"Le viol est un crime social qui dépend des hommes et des femmes. Parfois, c'est légitime, parfois, c'est injuste." La récente déclaration du député indien Babulal Gaur suscite une vague d'indignation internationale, assortie de rappels nécessaires sur les chiffres des agressions sexuelles en vertigineuse croissance dans le pays.
S'il y a évidemment de quoi se scandaliser de tels propos, il est étonnant de lire ici et là des commentaires rapprochant cette ignoble sortie d'un contexte culturel, social et politique spécifique. Parce qu'en réalité, cette idée selon laquelle d'une part le viol serait une forme de relation entre femmes et hommes "dépendant" des protagonistes et d'autre part qu'il y aurait des cas dans lesquels le crime serait "légitime" est loin d'être absente des perceptions et discours dans notre cher occident si sûr de son avance sociale, politique et culturelle.

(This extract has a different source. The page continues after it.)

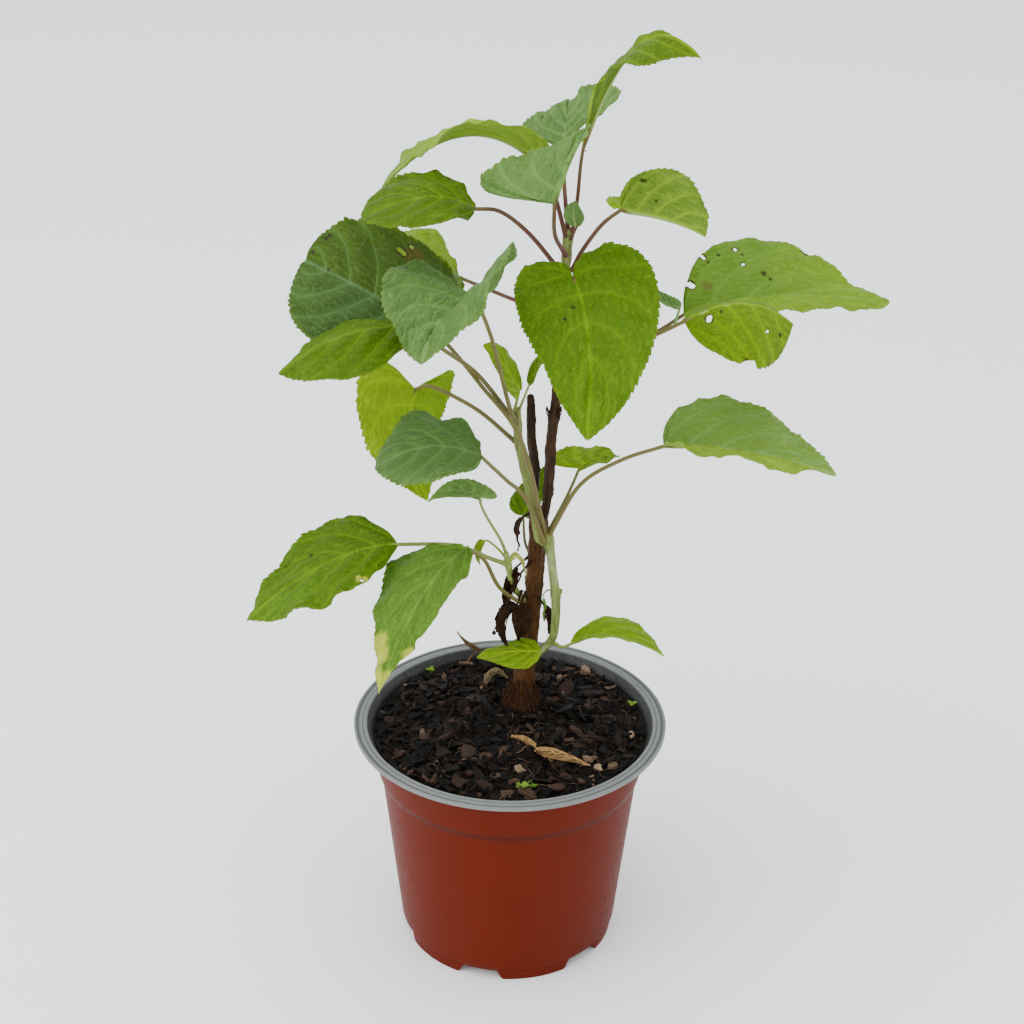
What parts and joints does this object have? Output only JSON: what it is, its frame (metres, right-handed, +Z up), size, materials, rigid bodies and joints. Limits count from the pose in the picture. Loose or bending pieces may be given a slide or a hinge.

On peut citer par exemple le Républicain américain Todd Akin qui parlait en août 2012 de "legitimate rape" pour distinguer les "vrais" viols des "faux" et illustrer sa conviction qu'il est impossible de tomber enceinte à l'issue d'une agression sexuelle et étayer in fine son (euh?!) argumentation fermement anti-IVG.
Plus près de nous et sur des fronts moins ouvertement réactionnaires, on se souviendra d'un fameux défenseur de DSK considérant qu'un viol, "c'est avec un couteau ou un pistolet" pour mettre en cause la parole de la plaignante, en suggérant a minima son manque d'ardeur suspect à se débattre ou fuir, voire sa passivité coupable instillant le doute sur son non-consentement déclaré.
Ou alors, on rappellera la ligne de défense des policiers soupçonnés d'avoir violé une touriste canadienne en avril dernier dans les locaux de la PJ à Paris et qui visait principalement à déterminer si la victime avait été ou non suffisamment "avenante" pour induire en erreur ceux qui furent tentés de requalifier en "relation sexuelle" le viol dont on les accusait.
Ou bien, on citera toutes ces plaidoiries d'avocat-es qui, lors des procès d'agression sexuelle, reposent prioritairement sur l'analyse (volontiers salissante) de la personnalité de la victime, de son comportement et d'une situation prêtant à l'interprétation subjective des faits.
Car, c'est bien de la valeur du non-consentement que l'on discute systématiquement, en matière de viol et d'agressions sexuelles. Il en est pour penser que la notion même de consentement n'a pas de pertinence dans certaines relations statutaires (à commencer par le couple : selon l'ONU, 53 pays dans le monde ne considèrent toujours pas le viol conjugal comme une infraction passible de poursuites pénales, ça mérite d'être rappelé). Mais il en est surtout, et dans nos contrées en l'occurrence, pour relativiser en toute bonne conscience la portée d'une agression en la renvoyant précisément au rang de "relation", avec toutes les ambiguïtés possibles et imaginables que l'on peut supposer dans une interaction entre humain-es. Alors, ce n'est pas tant la "légitimité" à violer qui est officiellement promue (s'il faut s'en réjouir), mais plutôt la non-illégitimité d'une prétendue mécompréhension des signes adressés à celui qui deviendrait agresseur presque malgré lui, sans l'avoir voulu, juste parce que l'autre ne s'est pas très bien fait comprendre en disant "non".
Erigée en principe de prudence face au risque d'erreur judiciaire (principe hautement légitime, pour le coup), cette mise en cause de la légitimité à se plaindre d'une agression (parce qu'on l'aurait cherchée ou pas assez vigoureusement empêchée, parce qu'on n'aurait pas le "profil" de la victime acceptable) me parait précisément contraire à l'idée de justice quand il s'agit, au nom de la présomption d'innocence de l'accusé-e d'instruire la potentielle culpabilité de la victime. Si cette technique éculée d'inversion de la charge de la preuve n'est pas ce qui se fait de plus glorieux dans les prétoires, elle reste cependant admise, écoutée et considérée comme... Légitime.